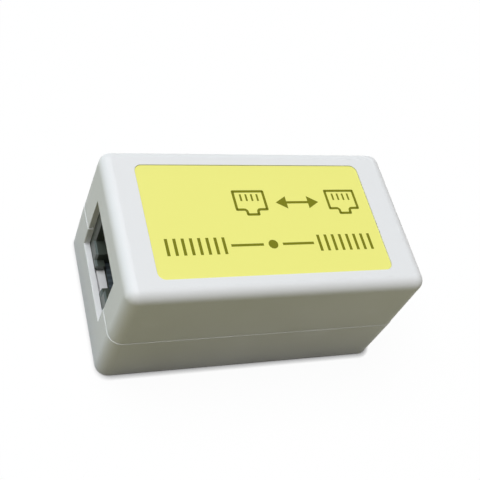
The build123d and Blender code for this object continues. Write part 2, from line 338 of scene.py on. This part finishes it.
class CouplerPrintSettings(bpy.types.PropertyGroup):
    ink_color: color_setting("Ink", "Colour of the printed marks", (0.18, 0.18, 0.007))
    ink_shade: color_setting("Ink Shade", "Thinner places in the ink", (0.24, 0.24, 0.014))
    ink_shine: factor_setting("Ink Shine", "How strongly the ink reflects", 0.12)
    ink_thickness: length_setting("Ink Thickness", "How far the ink stands on the film", 0.02)
    line_width: length_setting("Line Width", "Width of the printed lines", 0.44)
    margin: length_setting("Margin", "From the print's ends to the label's edges", 2.1)
    upper_row: length_setting("Upper Row", "Middle of the sockets, from the label's middle", 2.95)
    lower_row: length_setting("Lower Row", "Middle of the bars, from the label's middle", -4.9)
    socket_width: length_setting("Socket Width", "Width of a printed socket", 5.6)
    socket_height: length_setting("Socket Height", "Height of a printed socket", 4.9)
    socket_step_width: length_setting("Step Width", "Width of the socket's step", 2.3)
    socket_step_depth: length_setting("Step Depth", "Depth of the socket's step", 0.95)
    socket_corner: length_setting("Socket Corner", "Rounding of the socket's corners", 0.25)
    socket_spacing: length_setting("Socket Spacing", "From the middle of one socket to the other's", 16.4)
    tick_width: length_setting("Tick Width", "Width of a contact mark in a socket", 0.32)
    tick_height: length_setting("Tick Height", "Height of a contact mark in a socket", 1.3)
    tick_pitch: length_setting("Tick Pitch", "Spacing of the contact marks", 0.95)
    tick_gap: length_setting("Tick Gap", "From the contact marks to the socket's line", 0.35)
    arrow_length: length_setting("Arrow Length", "Length of the double arrow", 7.6)
    arrow_head_length: length_setting("Arrow Head Length", "Length of each head", 1.9)
    arrow_head_width: length_setting("Arrow Head Width", "Width of each head", 2.4)
    bar_width: length_setting("Bar Width", "Width of a bar in the lower row", 0.48)
    bar_height: length_setting("Bar Height", "Height of a bar in the lower row", 3.0)
    bar_pitch: length_setting("Bar Pitch", "Spacing of the bars in the lower row", 1.3)
    dot_diameter: length_setting("Dot Diameter", "Size of the dot between the bars", 1.6)
    tick_count: IntProperty(name="Ticks", description="Contact marks in a socket", default=4, min=1)
    bar_count: IntProperty(name="Bars", description="Bars at each end of the lower row", default=8, min=1)


class CouplerJackSettings(bpy.types.PropertyGroup):
    housing_color: color_setting("Housing", "Colour of the jack bodies", (0.066, 0.08, 0.066))
    carrier_color: color_setting("Carrier", "Colour of the contact carriers", (0.02, 0.02, 0.02))
    contact_color: color_setting("Contacts", "Colour of the gold-plated contacts", (0.85, 0.62, 0.25))
    tail_color: color_setting("Tails", "Colour of the tin-plated tails", (0.66, 0.66, 0.67))
    plating_end: length_setting("Plating End", "Height of the gold's lower end", 8.6)
    plating_blend: length_setting("Plating Blend", "Height over which gold gives way to tin", 0.3)
    roughness: factor_setting("Roughness", "Gloss of the jack bodies", 0.35)


class CouplerBoardSettings(bpy.types.PropertyGroup):
    mask_color: color_setting("Solder Mask", "Colour of the circuit board", (0.06, 0.075, 0.088))
    track_color: color_setting("Tracks", "Colour of the mask over copper", (0.085, 0.108, 0.125))
    edge_color: color_setting("Laminate", "Colour of the cut edges", (0.11, 0.12, 0.09))
    track_pitch: length_setting("Track Pitch", "Spacing of the tracks", 1.02)
    track_share: factor_setting("Track Share", "Share of the pitch that is copper", 0.45)
    track_blur: factor_setting("Track Blur", "Softness of the tracks' edges", 0.1)
    track_height: length_setting("Track Height", "How far the tracks lift the mask", 0.02)
    solder_color: color_setting("Solder", "Colour of the solder", (0.62, 0.63, 0.64))


class CouplerStageSettings(bpy.types.PropertyGroup):
    azimuth: angle_setting("Azimuth", "Camera's turn from the front", 37.74)
    elevation: angle_setting("Elevation", "Camera's height angle", 50.72)
    roll: angle_setting("Roll", "Camera's tilt about its view", 29.215)
    distance: length_setting("Distance", "Camera's distance from its aim", 151.85)
    aim: FloatVectorProperty(
        name="Aim",
        description="Point that the camera looks at",
        default=(0.414 * MM, 3.87 * MM, 12.0 * MM),
        size=3,
        precision=6,
        subtype="XYZ",
        unit="LENGTH",
    )
    focal_length: FloatProperty(
        name="Focal Length", description="Lens in millimetres", default=67.18, min=1.0
    )
    key_direction: direction_setting("Key Direction", "Where the key light comes from", (-0.25, 0.17, 1.0))
    key_color: color_setting("Key Color", "Tint of the key light", (0.955, 0.975, 0.99))
    key_strength: FloatProperty(
        name="Key Strength", description="Strength of the key light", default=3.12, min=0.0
    )
    fill_direction: direction_setting("Fill Direction", "Where the fill light comes from", (-1.0, 0.9, 0.15))
    fill_color: color_setting("Fill Color", "Tint of the fill light", (0.49, 0.80, 1.0))
    fill_strength: FloatProperty(
        name="Fill Strength", description="Strength of the fill light", default=0.7, min=0.0
    )
    softness: angle_setting("Softness", "Angle of both lights, as seen from the object", 50.0)
    ambient_color: color_setting("Ambient", "Light from all round", (0.038, 0.038, 0.022))
    bounce_color: color_setting("Bounce", "Floor as the object sees it", (0.35, 0.335, 0.16))
    shadow_share: factor_setting("Shadow", "How much of the floor's brightness a shadow takes", 0.05)
    bounce_reach: length_setting(
        "Bounce Reach", "How near the object the floor gives back less light", 30.0
    )
    bounce_falloff: FloatProperty(
        name="Bounce Falloff",
        description="How fast the floor gives back less light near the object",
        default=3.5,
        min=1.0,
    )
    contact_reach: length_setting("Contact Reach", "How far the dark line at the underside reaches", 0.9)
    contact_lean: FloatVectorProperty(
        name="Contact Lean",
        description="Side on which the dark line is weaker",
        default=(-1.0, 0.6),
        size=2,
    )
    floor_size: length_setting("Floor Size", "Side of the floor", 4000.0)


# Case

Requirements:
Find the word "object" in the material, then list each line that holds it.

Expected answer:
The build123d and Blender code for this object continues. Write part 2, from line 338 of scene.py on. This part finishes it.
    softness: angle_setting("Softness", "Angle of both lights, as seen from the object", 50.0)
    bounce_color: color_setting("Bounce", "Floor as the object sees it", (0.35, 0.335, 0.16))
        "Bounce Reach", "How near the object the floor gives back less light", 30.0
        description="How fast the floor gives back less light near the object",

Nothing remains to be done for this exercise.